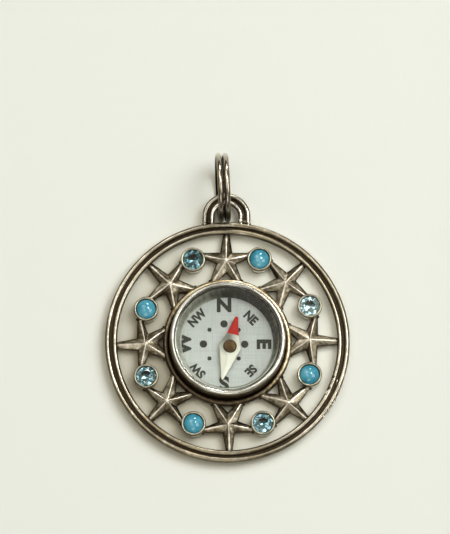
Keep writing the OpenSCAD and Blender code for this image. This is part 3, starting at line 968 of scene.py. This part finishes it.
printMesh.materials.append(plainMaterial("printedCharcoalInk", "#242620",
                                         {"Roughness": 0.5, "Specular IOR Level": 0.1}))
dialPrint = addObject("dial_print", printMesh)
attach(dialPrint, "pendant")


def dress(name, material):
    # A CAD node keeps its mesh and takes a finish
    nodes[name].data.materials.clear()
    nodes[name].data.materials.append(material)


dress("dial", dialMaterial("brushedDialAluminium"))
dress("pivot_pin", plainMaterial("turnedPivotSteel", "#9A9A9C", {"Metallic": 1.0, "Roughness": 0.3}))
dress("glass", clearMaterial("flatCompassGlass", "#FBFDFC", 1.45, "#F4F7F6"))
print("dial, needle and glass are in")

# Stones
cabochonShape = dict(radius=1.54, low=2.0, top=3.3, dome=1.9, sections=72)
topazColours = dict(topaz_1="#A5C4CB", topaz_2="#769EAA", topaz_3="#73969E", topaz_4="#587C84")


def cabochonProfile(radius, low, top, dome, **others):
    # From the middle of the flat base out to the edge, and over a dome that is part of a ball
    lean = math.degrees(math.asin(radius / dome))
    line = [[0, low], [radius, low], *arcPoints((0, top - dome), dome, 90 - lean, 90, 20)]
    return softened(line, step=0.07, width=0.1, closed=False)


turquoise = turquoiseMaterial("polishedTurquoise")
for direction, distance, stone in cupPlaces:
    if stone.startswith("turquoise"):
        form = lathe(cabochonProfile(**cabochonShape), cabochonShape["sections"], polar(distance, direction))
        addPiece(stone.replace("turquoise", "cabochon"), form, turquoise, "pendant", [stone])
    else:
        dress(stone, clearMaterial(f"cutBlueTopaz_{stone[-1]}", topazColours[stone], 1.62, "#D8ECF2", 0.04))
print("stones are set")

# Floor, lights and camera
floorMesh = bpy.data.meshes.new("floor")
floorReach = 600
floorCorners = np.array([(-1, -1, 0), (1, -1, 0), (1, 1, 0), (-1, 1, 0)]) * floorReach * mm
floorMesh.from_pydata(floorCorners.tolist(), [], [(0, 1, 2, 3)])
floorMesh.materials.append(boardMaterial("paleIvoryBoard", boardLook))
floor = addObject("floor", floorMesh)

cameraShape = dict(
    tilt=12.75,  # of the view axis from straight down
    azimuth=7.0,  # how far the camera stands to the left
    distance=600,
    framed=(-0.31, 12.03), # the picture's centre, right of and above the case's middle
    height=82.92,  # what the picture's height takes in
    sensor=36,
)
tilt, azimuth = math.radians(cameraShape["tilt"]), math.radians(cameraShape["azimuth"])
cameraBack = Vector((-math.sin(tilt) * math.sin(azimuth), -math.sin(tilt) * math.cos(azimuth),
                     math.cos(tilt)))
cameraRight = Vector((0, 1, 0)).cross(cameraBack).normalized()
cameraUp = cameraBack.cross(cameraRight)
framedRight, framedUp = cameraShape["framed"]
camera = addObject("camera", bpy.data.cameras.new("camera"))
camera.data.sensor_width = cameraShape["sensor"]
camera.data.lens = cameraShape["sensor"] * cameraShape["distance"] / cameraShape["height"]
camera.data.clip_start, camera.data.clip_end = 0.05, 5
aim = (cameraRight * framedRight + cameraUp * framedUp) * mm
camera.location = aim + cameraBack * cameraShape["distance"] * mm
camera.rotation_mode = "QUATERNION"
camera.rotation_quaternion = Matrix((cameraRight, cameraUp, cameraBack)).transposed().to_quaternion()
bpy.context.scene.camera = camera

# Lamps seven tenths of a metre away. Three big soft ones light the board, paint and stones; the others only
# shine in what is polished, as windows and white cards round a table do.
lampDistance = 700
lamps = [
    # name, direction (clockwise from up), angle from straight up, width, power, colour, only shines
    ("above", 20, 6, 600, 2.15, "#FFFAF2", False),
    ("key", 60, 29, 400, 2.75, "#F3F9FF", False),
    ("fill", 260, 50, 500, 0.45, "#FFFBF2", False),
    ("right", 100, 40, 330, 1.3, "#FDFEFF", True),
    ("upperRight", 50, 26, 170, 1.5, "#FDFEFF", True),
    ("far", 12, 60, 130, 1.1, "#FFFFFF", True),
    ("upperLeft", 322, 38, 360, 1.1, "#FDFEFF", True),
    ("overhead", 257, 18, 280, 0.6, "#FDFEFF", True),
    ("front", 185, 50, 280, 0.7, "#FDFEFF", True),
]
for name, direction, lean, width, power, colour, onlyShines in lamps:
    data = bpy.data.lights.new(name, "AREA")
    data.shape = "SQUARE"
    data.size = width * mm
    data.energy = power
    data.color = linearColour(colour)[:3]
    lamp = addObject(name, data)
    lamp.visible_diffuse = not onlyShines
    lamp.visible_glossy = lamp.visible_transmission = onlyShines
    sideways = polar(math.sin(math.radians(lean)), direction)
    towards = Vector((*sideways, math.cos(math.radians(lean))))
    lamp.location = towards * lampDistance * mm
    lamp.rotation_mode = "QUATERNION"
    lamp.rotation_quaternion = towards.to_track_quat("Z", "Y")

# The room: pale above, brown and dim towards the horizon
world = bpy.data.worlds.new("room")
bpy.context.scene.world = world
world.use_nodes = True
roomTree = world.node_tree
roomTree.nodes.clear()
looking = addNode(roomTree, "ShaderNodeTexCoord", output="Generated")
upwards = addNode(roomTree, "ShaderNodeSeparateXYZ", [looking], "Z")
sky = addNode(roomTree, "ShaderNodeValToRGB", [upwards],
              stops=[(0.0, "#4A3F2E"), (0.45, "#857B68"), (0.9, "#DFD8C4")])
room = addNode(roomTree, "ShaderNodeBackground", {"Color": sky, "Strength": 0.6})
addNode(roomTree, "ShaderNodeOutputWorld", {"Surface": room})
bpy.context.scene.view_settings.view_transform = "Standard"
print("floor, lights and camera are set")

_ _ _ _

Reproduce the complete data exactly as presented above.

### [Answer to the task]
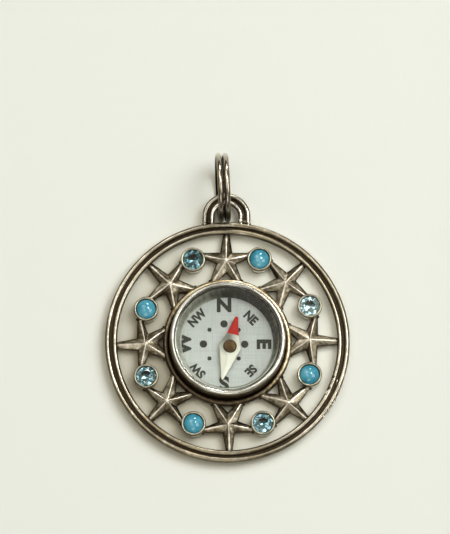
Keep writing the OpenSCAD and Blender code for this image. This is part 3, starting at line 968 of scene.py. This part finishes it.
printMesh.materials.append(plainMaterial("printedCharcoalInk", "#242620",
                                         {"Roughness": 0.5, "Specular IOR Level": 0.1}))
dialPrint = addObject("dial_print", printMesh)
attach(dialPrint, "pendant")


def dress(name, material):
    # A CAD node keeps its mesh and takes a finish
    nodes[name].data.materials.clear()
    nodes[name].data.materials.append(material)


dress("dial", dialMaterial("brushedDialAluminium"))
dress("pivot_pin", plainMaterial("turnedPivotSteel", "#9A9A9C", {"Metallic": 1.0, "Roughness": 0.3}))
dress("glass", clearMaterial("flatCompassGlass", "#FBFDFC", 1.45, "#F4F7F6"))
print("dial, needle and glass are in")

# Stones
cabochonShape = dict(radius=1.54, low=2.0, top=3.3, dome=1.9, sections=72)
topazColours = dict(topaz_1="#A5C4CB", topaz_2="#769EAA", topaz_3="#73969E", topaz_4="#587C84")


def cabochonProfile(radius, low, top, dome, **others):
    # From the middle of the flat base out to the edge, and over a dome that is part of a ball
    lean = math.degrees(math.asin(radius / dome))
    line = [[0, low], [radius, low], *arcPoints((0, top - dome), dome, 90 - lean, 90, 20)]
    return softened(line, step=0.07, width=0.1, closed=False)


turquoise = turquoiseMaterial("polishedTurquoise")
for direction, distance, stone in cupPlaces:
    if stone.startswith("turquoise"):
        form = lathe(cabochonProfile(**cabochonShape), cabochonShape["sections"], polar(distance, direction))
        addPiece(stone.replace("turquoise", "cabochon"), form, turquoise, "pendant", [stone])
    else:
        dress(stone, clearMaterial(f"cutBlueTopaz_{stone[-1]}", topazColours[stone], 1.62, "#D8ECF2", 0.04))
print("stones are set")

# Floor, lights and camera
floorMesh = bpy.data.meshes.new("floor")
floorReach = 600
floorCorners = np.array([(-1, -1, 0), (1, -1, 0), (1, 1, 0), (-1, 1, 0)]) * floorReach * mm
floorMesh.from_pydata(floorCorners.tolist(), [], [(0, 1, 2, 3)])
floorMesh.materials.append(boardMaterial("paleIvoryBoard", boardLook))
floor = addObject("floor", floorMesh)

cameraShape = dict(
    tilt=12.75,  # of the view axis from straight down
    azimuth=7.0,  # how far the camera stands to the left
    distance=600,
    framed=(-0.31, 12.03), # the picture's centre, right of and above the case's middle
    height=82.92,  # what the picture's height takes in
    sensor=36,
)
tilt, azimuth = math.radians(cameraShape["tilt"]), math.radians(cameraShape["azimuth"])
cameraBack = Vector((-math.sin(tilt) * math.sin(azimuth), -math.sin(tilt) * math.cos(azimuth),
                     math.cos(tilt)))
cameraRight = Vector((0, 1, 0)).cross(cameraBack).normalized()
cameraUp = cameraBack.cross(cameraRight)
framedRight, framedUp = cameraShape["framed"]
camera = addObject("camera", bpy.data.cameras.new("camera"))
camera.data.sensor_width = cameraShape["sensor"]
camera.data.lens = cameraShape["sensor"] * cameraShape["distance"] / cameraShape["height"]
camera.data.clip_start, camera.data.clip_end = 0.05, 5
aim = (cameraRight * framedRight + cameraUp * framedUp) * mm
camera.location = aim + cameraBack * cameraShape["distance"] * mm
camera.rotation_mode = "QUATERNION"
camera.rotation_quaternion = Matrix((cameraRight, cameraUp, cameraBack)).transposed().to_quaternion()
bpy.context.scene.camera = camera

# Lamps seven tenths of a metre away. Three big soft ones light the board, paint and stones; the others only
# shine in what is polished, as windows and white cards round a table do.
lampDistance = 700
lamps = [
    # name, direction (clockwise from up), angle from straight up, width, power, colour, only shines
    ("above", 20, 6, 600, 2.15, "#FFFAF2", False),
    ("key", 60, 29, 400, 2.75, "#F3F9FF", False),
    ("fill", 260, 50, 500, 0.45, "#FFFBF2", False),
    ("right", 100, 40, 330, 1.3, "#FDFEFF", True),
    ("upperRight", 50, 26, 170, 1.5, "#FDFEFF", True),
    ("far", 12, 60, 130, 1.1, "#FFFFFF", True),
    ("upperLeft", 322, 38, 360, 1.1, "#FDFEFF", True),
    ("overhead", 257, 18, 280, 0.6, "#FDFEFF", True),
    ("front", 185, 50, 280, 0.7, "#FDFEFF", True),
]
for name, direction, lean, width, power, colour, onlyShines in lamps:
    data = bpy.data.lights.new(name, "AREA")
    data.shape = "SQUARE"
    data.size = width * mm
    data.energy = power
    data.color = linearColour(colour)[:3]
    lamp = addObject(name, data)
    lamp.visible_diffuse = not onlyShines
    lamp.visible_glossy = lamp.visible_transmission = onlyShines
    sideways = polar(math.sin(math.radians(lean)), direction)
    towards = Vector((*sideways, math.cos(math.radians(lean))))
    lamp.location = towards * lampDistance * mm
    lamp.rotation_mode = "QUATERNION"
    lamp.rotation_quaternion = towards.to_track_quat("Z", "Y")

# The room: pale above, brown and dim towards the horizon
world = bpy.data.worlds.new("room")
bpy.context.scene.world = world
world.use_nodes = True
roomTree = world.node_tree
roomTree.nodes.clear()
looking = addNode(roomTree, "ShaderNodeTexCoord", output="Generated")
upwards = addNode(roomTree, "ShaderNodeSeparateXYZ", [looking], "Z")
sky = addNode(roomTree, "ShaderNodeValToRGB", [upwards],
              stops=[(0.0, "#4A3F2E"), (0.45, "#857B68"), (0.9, "#DFD8C4")])
room = addNode(roomTree, "ShaderNodeBackground", {"Color": sky, "Strength": 0.6})
addNode(roomTree, "ShaderNodeOutputWorld", {"Surface": room})
bpy.context.scene.view_settings.view_transform = "Standard"
print("floor, lights and camera are set")